Philosopher Ray Kurzweil believes we humans have “about even chances” of surviving ourselves and the technologies we create and depend upon. But Kurzweil quickly adds the caveat that he has “always been accused of being an optimist.”
In the practice of my faith, I am an optimist. The biblical word is “hope.” I believe that God is re-creating the world. I believe that God longs to replace human arrogance, once again with human stewardship. I believe that the path of the current world, even with all its failures, still leads to the lost city of Zion, as what was once perfect, but is now fallen, will be made perfect again.
And I believe that hope compels us to put on our work gloves.
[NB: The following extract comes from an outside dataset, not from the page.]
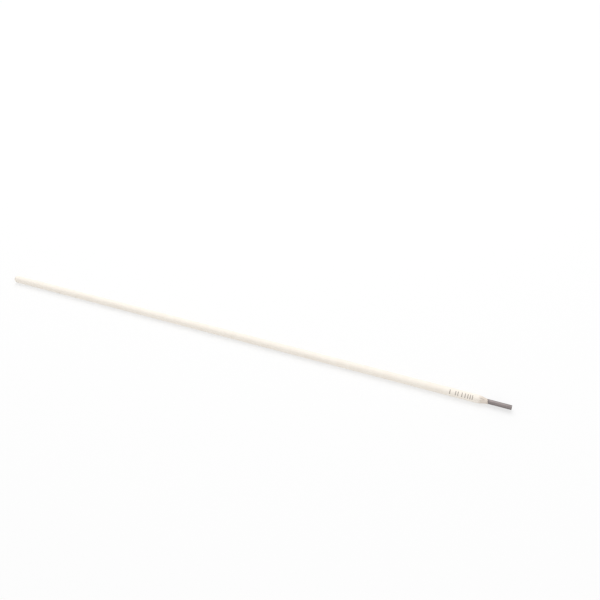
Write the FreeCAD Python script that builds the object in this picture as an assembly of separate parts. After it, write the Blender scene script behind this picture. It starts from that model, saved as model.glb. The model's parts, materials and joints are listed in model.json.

God has called people of faith to participate in his re-creation of the world. We throw ourselves into the fray of this fractured world, because we must, because we care, and because we believe God isn’t finished with this world yet – not by a long shot. He is making it new, making everything right, but he has chosen to do this through people.
This then, is our hope: That the end of humanity is not extinction, but redemption; that we can learn from the past and are not doomed to repeat it; that we can live up to a divine-ordered stewardship, and not human-generated egotism and greed; that we will come to understand that technological ability, does not always equal moral and ethical sanction.
My grandmother lived to see much of the technological advancement and destruction of the last century. She had a saying that would counsel well we who live in the twenty-first century. She would often say to me, “Just because you can do something, that doesn’t mean you should.” Amen.